Stated problem
The data below needs to be returned exactly, line for line.

Provided information
-- START --

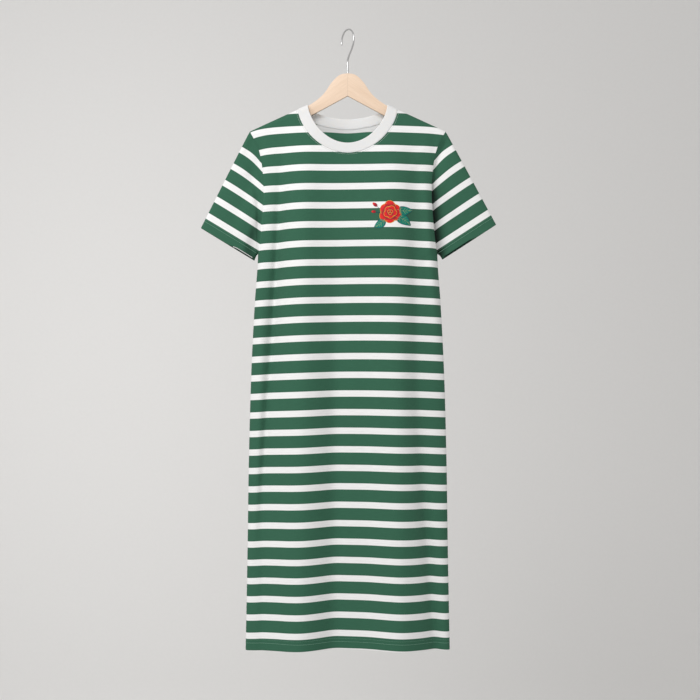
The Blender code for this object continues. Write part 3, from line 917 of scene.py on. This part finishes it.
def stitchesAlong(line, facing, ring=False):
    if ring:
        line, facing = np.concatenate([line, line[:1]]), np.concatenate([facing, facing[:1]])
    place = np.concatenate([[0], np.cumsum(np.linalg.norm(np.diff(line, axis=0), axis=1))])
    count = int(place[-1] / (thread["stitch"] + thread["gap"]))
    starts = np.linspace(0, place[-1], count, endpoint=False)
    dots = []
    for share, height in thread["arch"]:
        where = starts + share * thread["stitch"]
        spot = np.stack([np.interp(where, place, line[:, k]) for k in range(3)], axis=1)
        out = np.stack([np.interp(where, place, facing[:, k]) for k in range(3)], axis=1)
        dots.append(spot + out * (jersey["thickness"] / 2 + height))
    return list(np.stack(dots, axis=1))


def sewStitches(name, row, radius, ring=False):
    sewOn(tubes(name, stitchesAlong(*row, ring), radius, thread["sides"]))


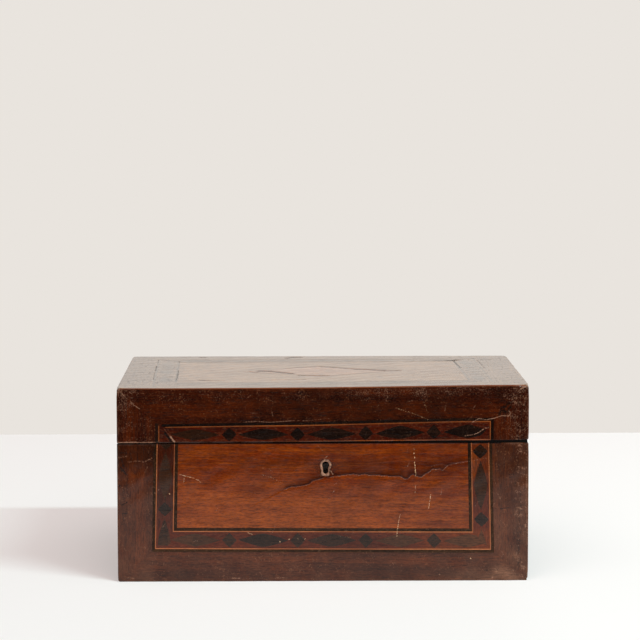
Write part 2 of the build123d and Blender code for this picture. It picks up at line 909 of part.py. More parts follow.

-- END --

Solution below
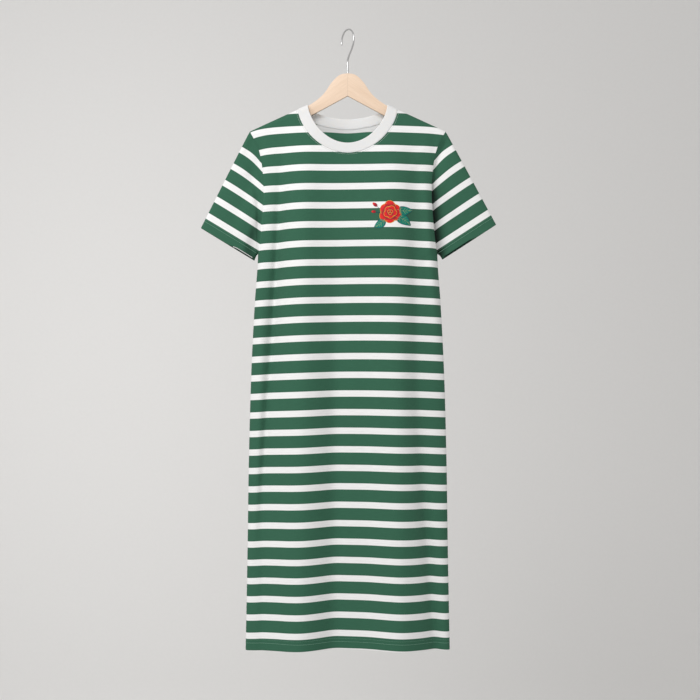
The Blender code for this object continues. Write part 3, from line 917 of scene.py on. This part finishes it.
def stitchesAlong(line, facing, ring=False):
    if ring:
        line, facing = np.concatenate([line, line[:1]]), np.concatenate([facing, facing[:1]])
    place = np.concatenate([[0], np.cumsum(np.linalg.norm(np.diff(line, axis=0), axis=1))])
    count = int(place[-1] / (thread["stitch"] + thread["gap"]))
    starts = np.linspace(0, place[-1], count, endpoint=False)
    dots = []
    for share, height in thread["arch"]:
        where = starts + share * thread["stitch"]
        spot = np.stack([np.interp(where, place, line[:, k]) for k in range(3)], axis=1)
        out = np.stack([np.interp(where, place, facing[:, k]) for k in range(3)], axis=1)
        dots.append(spot + out * (jersey["thickness"] / 2 + height))
    return list(np.stack(dots, axis=1))


def sewStitches(name, row, radius, ring=False):
    sewOn(tubes(name, stitchesAlong(*row, ring), radius, thread["sides"]))


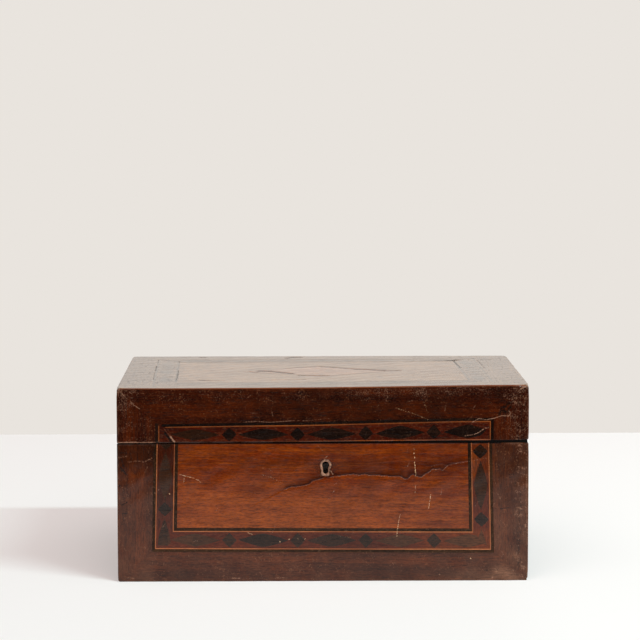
Write part 2 of the build123d and Blender code for this picture. It picks up at line 909 of part.py. More parts follow.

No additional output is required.